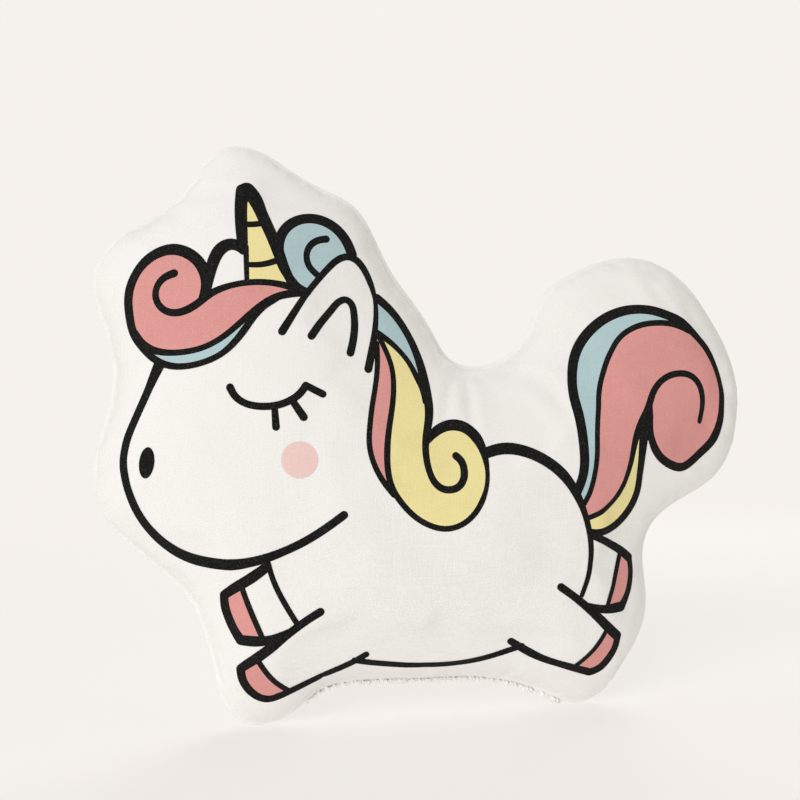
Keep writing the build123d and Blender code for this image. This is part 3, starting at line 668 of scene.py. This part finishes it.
━━━━━━━━━━━━━━━━━━━━━━━━━━━━━━
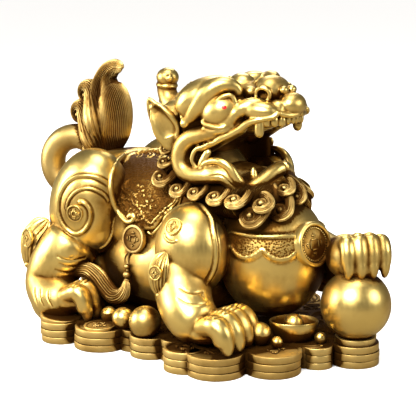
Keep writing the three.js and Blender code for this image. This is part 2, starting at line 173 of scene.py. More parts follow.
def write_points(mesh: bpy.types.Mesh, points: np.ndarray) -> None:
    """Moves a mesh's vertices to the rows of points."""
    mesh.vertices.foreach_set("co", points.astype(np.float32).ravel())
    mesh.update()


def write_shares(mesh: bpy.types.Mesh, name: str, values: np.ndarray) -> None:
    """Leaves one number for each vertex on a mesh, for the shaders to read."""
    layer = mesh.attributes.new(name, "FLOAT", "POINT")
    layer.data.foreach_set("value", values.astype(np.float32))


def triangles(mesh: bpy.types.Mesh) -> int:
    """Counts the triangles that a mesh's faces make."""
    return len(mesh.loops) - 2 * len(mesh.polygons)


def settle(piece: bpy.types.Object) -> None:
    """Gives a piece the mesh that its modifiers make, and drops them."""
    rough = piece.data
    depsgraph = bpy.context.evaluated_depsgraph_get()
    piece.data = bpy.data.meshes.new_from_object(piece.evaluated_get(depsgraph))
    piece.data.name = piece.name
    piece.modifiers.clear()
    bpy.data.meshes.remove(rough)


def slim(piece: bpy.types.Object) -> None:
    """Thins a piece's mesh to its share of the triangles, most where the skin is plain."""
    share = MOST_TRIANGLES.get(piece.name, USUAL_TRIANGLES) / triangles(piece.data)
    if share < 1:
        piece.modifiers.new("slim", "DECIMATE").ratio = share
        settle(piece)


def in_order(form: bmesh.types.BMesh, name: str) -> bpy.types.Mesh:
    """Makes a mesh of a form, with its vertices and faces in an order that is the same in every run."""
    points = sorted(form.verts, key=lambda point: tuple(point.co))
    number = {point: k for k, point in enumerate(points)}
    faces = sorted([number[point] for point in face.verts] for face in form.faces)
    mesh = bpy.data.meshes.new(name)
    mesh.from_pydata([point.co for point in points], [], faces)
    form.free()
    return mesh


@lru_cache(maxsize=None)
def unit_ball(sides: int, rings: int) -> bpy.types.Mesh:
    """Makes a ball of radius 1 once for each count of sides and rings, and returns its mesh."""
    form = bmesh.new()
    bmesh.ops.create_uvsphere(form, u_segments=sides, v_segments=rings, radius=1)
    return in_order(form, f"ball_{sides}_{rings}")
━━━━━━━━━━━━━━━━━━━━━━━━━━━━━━
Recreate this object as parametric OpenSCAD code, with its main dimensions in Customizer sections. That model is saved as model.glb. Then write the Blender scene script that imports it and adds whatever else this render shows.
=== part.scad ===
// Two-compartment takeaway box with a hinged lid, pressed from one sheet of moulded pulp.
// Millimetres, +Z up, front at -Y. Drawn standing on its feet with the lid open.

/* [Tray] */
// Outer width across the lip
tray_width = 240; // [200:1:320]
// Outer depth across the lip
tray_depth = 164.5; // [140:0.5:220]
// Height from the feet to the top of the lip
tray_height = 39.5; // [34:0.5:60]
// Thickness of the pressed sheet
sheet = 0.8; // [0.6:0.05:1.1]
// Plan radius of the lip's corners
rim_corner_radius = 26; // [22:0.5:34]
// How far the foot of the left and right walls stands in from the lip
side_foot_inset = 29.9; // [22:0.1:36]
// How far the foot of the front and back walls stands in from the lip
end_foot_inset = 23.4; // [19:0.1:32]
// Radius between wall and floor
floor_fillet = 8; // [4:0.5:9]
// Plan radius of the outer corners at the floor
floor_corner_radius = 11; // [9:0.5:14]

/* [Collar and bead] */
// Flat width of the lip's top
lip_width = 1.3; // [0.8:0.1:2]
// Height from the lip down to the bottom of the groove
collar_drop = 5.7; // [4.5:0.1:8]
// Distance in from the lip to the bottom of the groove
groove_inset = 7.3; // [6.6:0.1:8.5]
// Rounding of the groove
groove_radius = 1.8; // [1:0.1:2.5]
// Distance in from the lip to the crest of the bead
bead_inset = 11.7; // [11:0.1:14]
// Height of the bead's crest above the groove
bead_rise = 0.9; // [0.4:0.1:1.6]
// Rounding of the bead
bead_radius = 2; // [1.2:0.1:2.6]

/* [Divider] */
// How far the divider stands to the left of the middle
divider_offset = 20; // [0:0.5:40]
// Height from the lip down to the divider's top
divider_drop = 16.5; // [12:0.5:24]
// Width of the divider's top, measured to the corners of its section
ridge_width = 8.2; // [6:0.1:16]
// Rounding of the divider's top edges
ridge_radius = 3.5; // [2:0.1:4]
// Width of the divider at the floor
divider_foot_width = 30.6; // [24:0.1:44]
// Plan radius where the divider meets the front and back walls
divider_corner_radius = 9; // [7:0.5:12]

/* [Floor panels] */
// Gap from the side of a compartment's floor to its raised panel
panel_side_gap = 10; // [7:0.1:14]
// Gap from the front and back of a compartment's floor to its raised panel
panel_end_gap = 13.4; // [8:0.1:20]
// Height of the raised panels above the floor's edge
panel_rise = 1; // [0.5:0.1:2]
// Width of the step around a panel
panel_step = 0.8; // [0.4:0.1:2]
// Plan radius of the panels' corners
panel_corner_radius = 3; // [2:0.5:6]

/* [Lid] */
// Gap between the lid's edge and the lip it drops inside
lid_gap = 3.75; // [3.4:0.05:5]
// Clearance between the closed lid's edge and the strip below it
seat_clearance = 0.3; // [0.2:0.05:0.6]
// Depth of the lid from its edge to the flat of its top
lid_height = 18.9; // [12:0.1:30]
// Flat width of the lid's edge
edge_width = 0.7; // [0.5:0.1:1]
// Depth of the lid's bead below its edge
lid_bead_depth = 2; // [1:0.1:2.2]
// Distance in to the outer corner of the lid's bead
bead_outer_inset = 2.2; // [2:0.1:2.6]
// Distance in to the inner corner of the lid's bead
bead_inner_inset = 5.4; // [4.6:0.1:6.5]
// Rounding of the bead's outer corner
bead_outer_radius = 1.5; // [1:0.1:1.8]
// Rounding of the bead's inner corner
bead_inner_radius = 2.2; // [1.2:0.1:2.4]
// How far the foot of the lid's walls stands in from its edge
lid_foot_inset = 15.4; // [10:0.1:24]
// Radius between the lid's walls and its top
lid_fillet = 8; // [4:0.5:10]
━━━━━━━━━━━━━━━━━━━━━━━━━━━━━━
Quote word for word every line from the one that has "Keep writing the three.js" through the one that has "mesh.update()".

● **Worked solution**:
Keep writing the three.js and Blender code for this image. This is part 2, starting at line 173 of scene.py. More parts follow.
def write_points(mesh: bpy.types.Mesh, points: np.ndarray) -> None:
    """Moves a mesh's vertices to the rows of points."""
    mesh.vertices.foreach_set("co", points.astype(np.float32).ravel())
    mesh.update()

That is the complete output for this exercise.